だがネットで調べたところ、色付きグラシン紙は海外から取り寄せるしかなく、それには数週間かかる様子。似たような「パラフィン紙」は白しかない。
胃の色といえばもうピンクだろう。健康そうな「ピンク」でどうしても作りたいのだ。
で、やっと見つけたのがこれ「カラペ」という薄い紙。
紙のことならあそこに行こう、と、新宿にある大型画材店へ。店員さんに紙風船を見せて聞くと、やはりグラシン紙やパラフィン紙でカラーのものは置いてなく、代わりにカラペという紙を薦めてくれた。見てみると、うん、これが一番近そうだ。和紙の感触に近いが、ラッピングによく使うような紙だ。しかしこんなに紙入手に手こずるとは思わなかった。
さっきの型紙を紙に写し取る。
薄いので逆に切りづらい。
糊は塗りやすさから固形スティック糊を使用。しかし後からはがれてくるのでヤマト糊でよかったかも。
原型を土台にして貼っていく。薄いので非常に貼りづらい。
最後のほうは原型から外して。超絶やりにくい。
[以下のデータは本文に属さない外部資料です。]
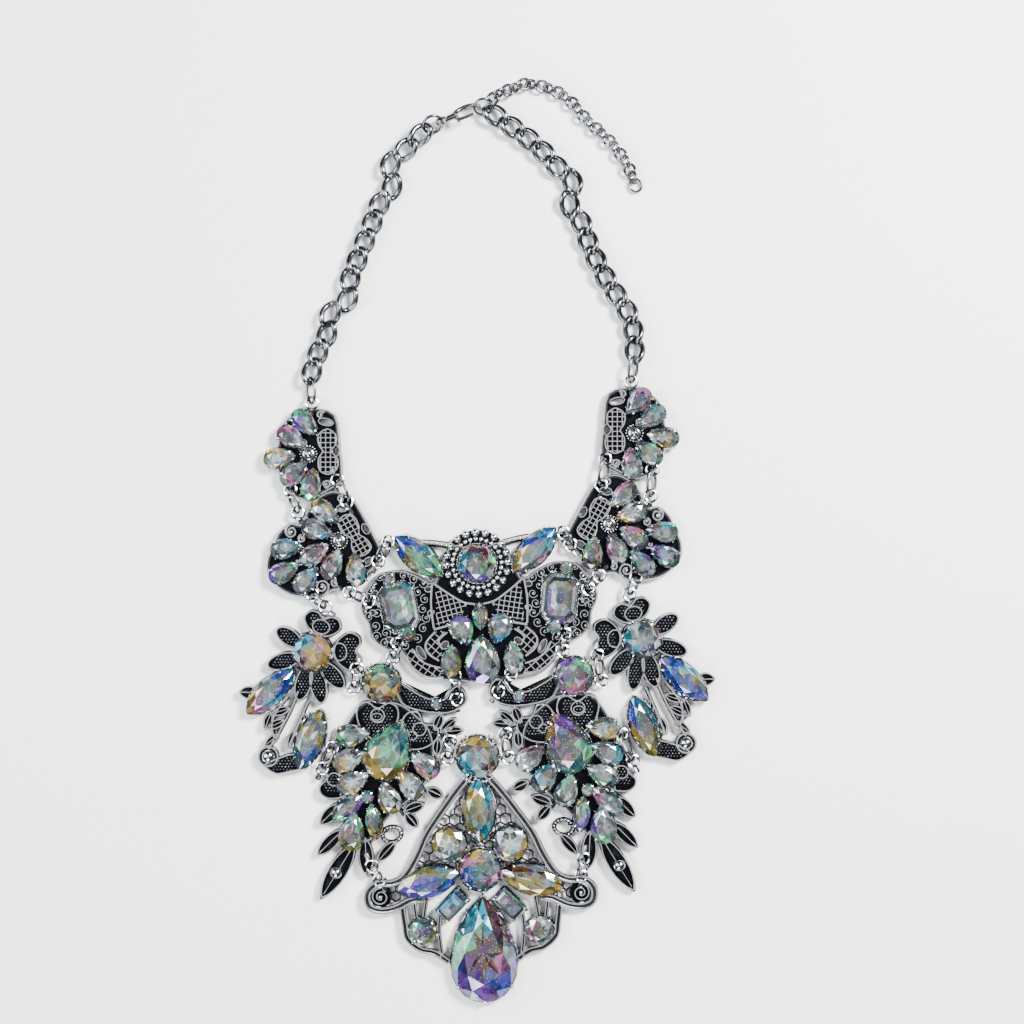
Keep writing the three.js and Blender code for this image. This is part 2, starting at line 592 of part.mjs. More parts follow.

あーもう。
紙がはかないせいで、地味に大変な作業だった。が、あれらの型紙を貼り合わせていくと、ちゃんと元の胃の形になったのがうれしい。 予想以上に「胃」になった。
「胃」紙風船、完成。ちょっと鳥のようでもある。羽ばたけ!胃。
空気口には補強の銀紙でそれらしく。
紙風船たるもの、折りたためないとダメだろう。プシュー。
きゅうー。これでどこでも持ち運べるように。
ポータブルな胃になった。ではこれを持って、胃弱な方々に福音をもたらしに行こう。
ジョイナス!胃
デイリーポータルZ編集部。担当の石川氏を通して「胃弱な方々」を集めてもらったのが、このお3方だ。
寒空の下、茂みの影で胃をいたわるのは石川氏、安藤氏、橋田氏。
石川 「最近あまりガツンとは食べられなくて…今日のお昼の唐揚げ、残しました…」
安藤 「2人の子どもを育てるのに、胃が痛みます…」
橋田 「私も胃、弱いんです。医者にお酒と辛いものはダメって釘をさされ…まあ飲んでますけど」
そんなときこそコレ!ガスター・・・じゃなくて胃紙風船!語呂悪し!
自身の胃弱ぶりを か細い声で語るお三方に、ではこの紙風船で健胃を祈願していただきましょう。
軽い!胃が軽い!との歓声が、ビルの谷間にこだまする。
それーっ!わあー!落としちゃダメ!キャー!もうあまり胃と関係なくなってる。
青空に、健康な胃が軽やかに映える。
胃、舞う。なんだか皆、非常に楽しそうなのだ。
突いていくうち空気は抜け・・・
だんだんと変形し、妙な動きをするように。
あっ、しまった!胃が地面に!(それにしてもなぜこんなに楽しそうなのか)
茂みに落ちた胃。でもまた空気を入れてやりなおせばいいさ!
これからも、胃がもたれたりムカムカしたりシクシクしたとき、この「胃」紙風船を見て元気になろう。なるといいな。
今年一年の、皆様の胃の健康を祈念いたしております。
ゼー、ゼー。でかいだけに、空気入るまでに3回めまいがした。